Responsibility, review, and cognitive load
- Strong consensus that humans remain accountable: if you submit a PR, you should be able to explain every line, regardless of origin.
- Reviewers describe AI-generated PRs as time sinks: verbose, inconsistent explanations, brittle tests, unreachable code, and misleading comments.
- “Parallelism” is seen as oversold: while AI can juggle many contexts, humans cannot; managing multiple agents is cognitively exhausting and can slow work overall.
Effects on junior/mid devs and learning
- Several commenters say juniors now skip the struggle/learning phase, submitting working-looking code they don’t understand, which destroys trust and development of real skill.
- Some teams respond by banning or sharply limiting giant AI PRs, or requiring overviews/presentations to force understanding.
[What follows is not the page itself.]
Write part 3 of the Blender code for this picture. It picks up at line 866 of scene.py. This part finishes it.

Where AI feels genuinely useful
- Positive anecdotes:
- Rapid creation of small scripts, one-off automations, refactors, and boilerplate-heavy tasks.
- Faster onboarding to unknown tech stacks, documentation lookup, and drafting designs/diagrams.
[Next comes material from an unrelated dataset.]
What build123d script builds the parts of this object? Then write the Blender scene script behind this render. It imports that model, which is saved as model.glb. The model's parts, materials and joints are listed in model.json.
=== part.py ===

- Key pattern: use AI for well-bounded, simple tasks you can fully verify; abandon it quickly when it’s near its limits.
Management, incentives, and labor dynamics
- Many argue AI efficiency gains mostly benefit employers: same salary, more output, plus layoffs and work reallocation so individuals end up with 1.2× tools and 2× workload.
- Historical parallels are drawn to cotton gin, self-checkout, industrial revolutions: productivity gains rarely translate into shorter hours.
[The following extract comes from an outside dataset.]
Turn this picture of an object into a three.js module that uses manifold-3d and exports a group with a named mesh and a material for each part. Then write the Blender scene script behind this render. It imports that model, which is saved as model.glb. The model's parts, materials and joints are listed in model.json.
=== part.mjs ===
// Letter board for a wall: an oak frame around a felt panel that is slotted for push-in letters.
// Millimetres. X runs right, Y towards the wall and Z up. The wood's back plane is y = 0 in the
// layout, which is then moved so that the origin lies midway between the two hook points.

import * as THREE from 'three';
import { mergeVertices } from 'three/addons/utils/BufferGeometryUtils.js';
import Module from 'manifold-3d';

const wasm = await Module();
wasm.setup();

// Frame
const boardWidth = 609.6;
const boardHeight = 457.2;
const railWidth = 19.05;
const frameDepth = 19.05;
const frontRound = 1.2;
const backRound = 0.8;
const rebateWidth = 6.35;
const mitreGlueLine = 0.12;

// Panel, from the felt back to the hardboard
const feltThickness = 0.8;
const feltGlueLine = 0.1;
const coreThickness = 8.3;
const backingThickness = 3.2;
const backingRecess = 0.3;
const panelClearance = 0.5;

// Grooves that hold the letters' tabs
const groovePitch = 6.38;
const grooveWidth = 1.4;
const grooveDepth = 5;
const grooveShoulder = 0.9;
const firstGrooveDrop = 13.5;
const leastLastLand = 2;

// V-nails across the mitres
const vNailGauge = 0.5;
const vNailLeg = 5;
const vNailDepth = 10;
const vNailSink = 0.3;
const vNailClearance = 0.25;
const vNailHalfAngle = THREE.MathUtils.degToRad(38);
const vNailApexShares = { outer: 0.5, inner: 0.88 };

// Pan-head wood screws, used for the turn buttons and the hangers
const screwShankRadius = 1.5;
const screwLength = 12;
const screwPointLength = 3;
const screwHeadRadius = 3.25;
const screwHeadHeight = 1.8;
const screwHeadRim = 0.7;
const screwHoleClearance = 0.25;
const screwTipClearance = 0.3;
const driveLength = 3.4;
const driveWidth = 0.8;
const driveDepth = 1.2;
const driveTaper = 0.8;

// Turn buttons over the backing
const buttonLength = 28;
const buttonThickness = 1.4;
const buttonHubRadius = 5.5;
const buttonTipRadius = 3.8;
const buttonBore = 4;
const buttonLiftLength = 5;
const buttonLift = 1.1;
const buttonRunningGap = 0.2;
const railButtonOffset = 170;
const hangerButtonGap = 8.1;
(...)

- Some connect this to broader capitalism critiques: productivity increases are absorbed as the new baseline; without unions or outcome-based pay, workers don’t capture much of the upside.
AI hype, economics, and article criticism
- Mixed views on AI’s macro impact: some see an “AI bubble” sucking in capital and power; others argue successful AI investments could later broaden funding.
- Commenters highlight flaws in the study cited (tiny sample, no AI experience) and say the article overgeneralizes, mixing “AI makes us slower,” “AI makes us faster but fills time with more work,” and “AI causes cognitive debt” without resolving the contradictions.